So you’ve finally found the car of your dreams: the curves, the power, and just the perfect color. But there’s one small problem, the seller is located in the U.S. which means you’ll need to bring the car into Canada, which might sound easy…but it’s a bit more challenging than that.
Importing a vehicle into Canada is regulated by several different government agencies. Transport Canada itself has quite an exhaustive definition for what exactly a “vehicle” is: any means of transportation capable of being driven or drawn on roads, by any means other than muscular power exclusively, but that doesn’t run exclusively on rails. In such a case, Transport Canada’s definition includes not only motor vehicles but also boat trailers, horse, and stock trailers, recreational and camping trailers, as well as any other equipment mounted on rims and tires.
To avoid bad surprises at the border, possible penalties and deceiving delays, we’ve numbered down a few steps to follow in order to get your ride imported to Canada quickly and easily.
Admissible and Compliant
Transport Canada, Canada Border Services Agency, and the Canadian Food Inspection Agency all have different requirements for vehicle importation. If your dream rig isn’t admissible and compliant, importing it might be a waste of money.
Your best option is to contact the Registrar of Imported Vehicles (RIV), an agency contracted by Transport Canada whose purpose is to ensure that imported vehicles meet Canada’s safety standards. Getting in touch with the RIV from the start will allow you inquire about their various programs.
You should also know that vehicles titled in the U.S. are permitted provided they are titled in the U.S. or if you have the Manufacturer’s Statement of Origin or Certificate of Origin.
It goes without saying, and yet some folks might forget, that importing pretty much anything requires paperwork. When it comes to a car, be sure you have the right documents for both the U.S. Customs and Border Protective Agency and the Canadian Border Services Agency.
The documents should include the original title, the Statement / Certificate of Origin, the Bill of sale, Recall clearance letter (U.S. only), NAFTA (only for commercial U.S. imports), export certificates and invoices if the export is located elsewhere than the U.S.
Automated Export System
72 hours Prior to Export
The US Customs and Border Protection require all documentation at least 72 hours prior to export. The documents required are:
- Copy of the Bill of Sale
- Copy of the Vehicle title, Manufacturer’s Statement of Origin
- In the case where the vehicle doesn’t require a title, the “No Title Required’ addendum must be included.
If your paperwork is in order and accurate, the US Customs and Border Protection will start the export checks which are normally completed within 72 hours.
Canadian Food Inspection Agency Requirements
If your vehicle is used for agricultural purposes, moving earth and is used; if it’s a used passenger or recreational vehicle or if it’s a used military equipment – CFIA will ensure that its import requirements are met.

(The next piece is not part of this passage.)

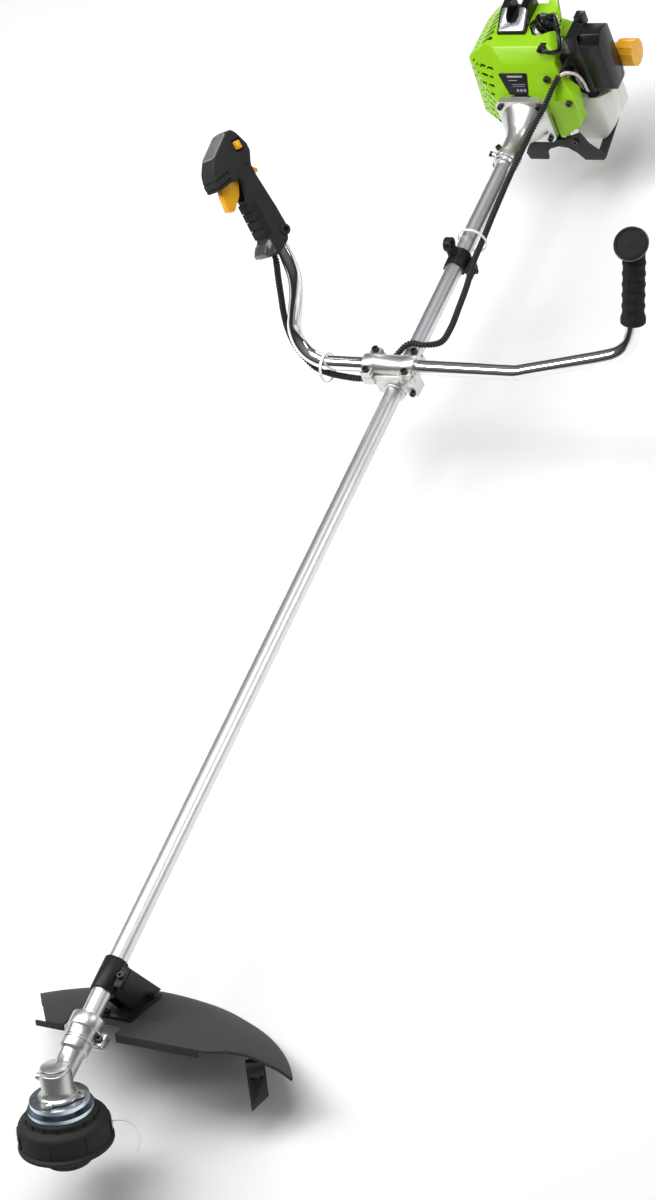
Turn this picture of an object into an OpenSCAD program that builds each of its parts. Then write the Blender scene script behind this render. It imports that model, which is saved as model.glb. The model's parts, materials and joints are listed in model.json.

The vehicles must also be clean from any soil, earth or plant residue in order to prevent the entry and establishment of injurious plant pest in Canada.
Documentation for CBSA
The CBSA will process the import of the vehicle at the point of entry which allows the importer to declare the good in person when arriving at the point of entry or, the importer can retain the services of an agent to act on their behalf.
Upon arriving at the point of entry, you’ll need the following documentation:
- The title
- the Bill of Sale
- Transport Canada Import Form 1
- Form B15 (if the vehicle is for personal use), or Form B3 (for commercial use) which allow to an account for any applicable duties and taxes.
Congratulations, you’ve imported your vehicle into Canada. Now contact the RIV and pay a registration fee of $195 + tax.
There are a few exemptions from the RIV such as importing via commercial importation; non-commercial; a certified Canadian vehicle of origin being returned to Canada; the vehicle is 15 years old or more; the vehicle is being imported for an exhibition, demonstration or a special purpose or, if the vehicle is defined as a work vehicle.
Once verifications are completed, Transport Canada will issue a Form 2 to the Importer once all the dues and fees have been paid.
Welcome to Canada
With the Form 1 and 2 in hand, you must now bring in your vehicle to an approved inspection facility within 45 days of the import. If all goes well, you’ll have your Form 2 stamped which will allow getting your dream car registered at your local licensing office. Bring along the Form 2, bill of Sale, the original title the B3 and B15 forms from CBSA with you.
Keep Your Files
Finally, the last step to your import adventure is to keep in mind that you’ll need to keep all your records for six years.
Importing a vehicle can be a complex process to navigate. Consulting a customs broker can help you simplify the steps and get through the paperwork, inspections, and delays.